The fact that Blindside are Swedish not American seemed to escape some corporate "genius" somewhere...
Still, Blindside are here now and if they have any ire about how long it's taken for them to grace our shores - or that they have to set up all their gear themselves now they are on an indie label (whatever happened to roadies?) - it is dispelled as soon as a packed Barfly goes primal to the glorious strains of Caught A Glimpse.

Recently, certain press types have described Blindside as "post-hardcore". If by "post" they mean "beyond", "superior" or "transcends" then they might just be right, for - as with most great bands - Blindside take a gun to the iniquitous notion of playing a single style of music and mercilessly blow it to pieces.

Pitiful is an emotion-filled rock anthem that could drive Dave Grohl to submission in a Kung-Foo Fight; Heartattack is a Clash of danceable verses and feral choruses; while the switch from the reflective, self-searching My Alibi to the unbridled hardcore onslaught of King Of The Closet shows that it is possible for the sublime to be followed by the more sublime instead of the ridiculous.

So Blindside have the songs but they also have the moves.
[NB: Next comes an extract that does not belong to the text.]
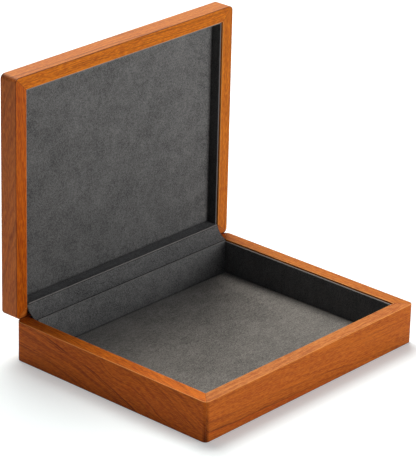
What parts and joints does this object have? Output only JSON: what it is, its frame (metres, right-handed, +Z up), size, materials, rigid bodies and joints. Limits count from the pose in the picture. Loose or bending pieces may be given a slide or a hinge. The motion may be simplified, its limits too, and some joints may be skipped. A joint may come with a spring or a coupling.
{
  "type": "hinged display case",
  "caption": "Shallow rectangular stained-wood display case with mitred corners, a hinged lid that stands open at a right angle and a dark suede lining.",
  "frame": {"origin": "centre of the base's underside", "axes": "+X along the width to the right, +Y to the hinged back, +Z up"},
  "size_m": [0.3, 0.2649, 0.2868],
  "materials": {
    "stained_wood": "satin, red-brown stain, fine straight grain",
    "plywood": "raw",
    "suede": "matt microfibre suede",
    "felt": "matt felt",
    "card": "raw grey board",
    "brass": "satin"
  },
  "bodies": {
    "base": {"base_front_rail": "stained_wood", "base_rear_rail": "stained_wood", "base_left_rail": "stained_wood", "base_right_rail": "stained_wood", "base_bottom_panel": "plywood", "underside_felt": "felt", "floor_board": "card", "floor_pad": "suede", "base_front_liner": "suede", "base_rear_liner": "suede", "base_left_liner": "suede", "base_right_liner": "suede", "left_base_leaf": "brass", "right_base_leaf": "brass", "base_hinge_screws": "brass", "hinge_pins": "brass", "hinge_gusset": "suede"},
    "lid": {"lid_front_rail": "stained_wood", "lid_rear_rail": "stained_wood", "lid_left_rail": "stained_wood", "lid_right_rail": "stained_wood", "lid_top_panel": "stained_wood", "lid_board": "card", "lid_pad": "suede", "lid_front_liner": "suede", "lid_rear_liner": "suede", "lid_left_liner": "suede", "lid_right_liner": "suede", "left_lid_leaf": "brass", "right_lid_leaf": "brass", "lid_hinge_screws": "brass"}
  },
  "joints": [
    {"name": "lid_hinge", "type": "hinge", "parent": "base", "child": "lid", "pos_m": [0, 0.1222, 0.0421], "axis": [1, 0, 0], "range_deg": [0, 90], "deforming": ["hinge_gusset"]}
  ]
}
Frontman Christian Lindskog is a whirling dervish, despite the constraints of a stage not much bigger than a coffee table, and both encourages and partakes in that most endangered but precious of gig activities - stage-diving. His right-hand man Simon Grenehed expertly plays guitar, does backing vocals and organises the set in seemingly on-the-fly fashion as crowd requests come in; while bassist Tomas Näslund and drummer Marcus Dahlström drive the songs along with the rhythmic adroitness that is one of Blindside's calling cards.

And if it wasn't enough that Blindside write and perform songs that beg to be shouted along to, then thank God that the lyrics are worth shouting out. "There is no peace outside if there is nothing within" (About A Burning Fire); "Don't you ever just like me - long for purity?" (Cute Boring Love); and "Take me back to TV-land / Numbness is a safe zone / They never trained me for reality / I'm a reality-TV clone" (Yamkela) - there is something cockle-warming about hearing fans enunciating these sentiments rather than the screw-the-world or (s)he-broke-my-heart claptrap of many bands.

In short, Blindside's music and words deserve bigger stages than the small but admittedly well-formed one provided by the Barfly tonight. People - sort it out!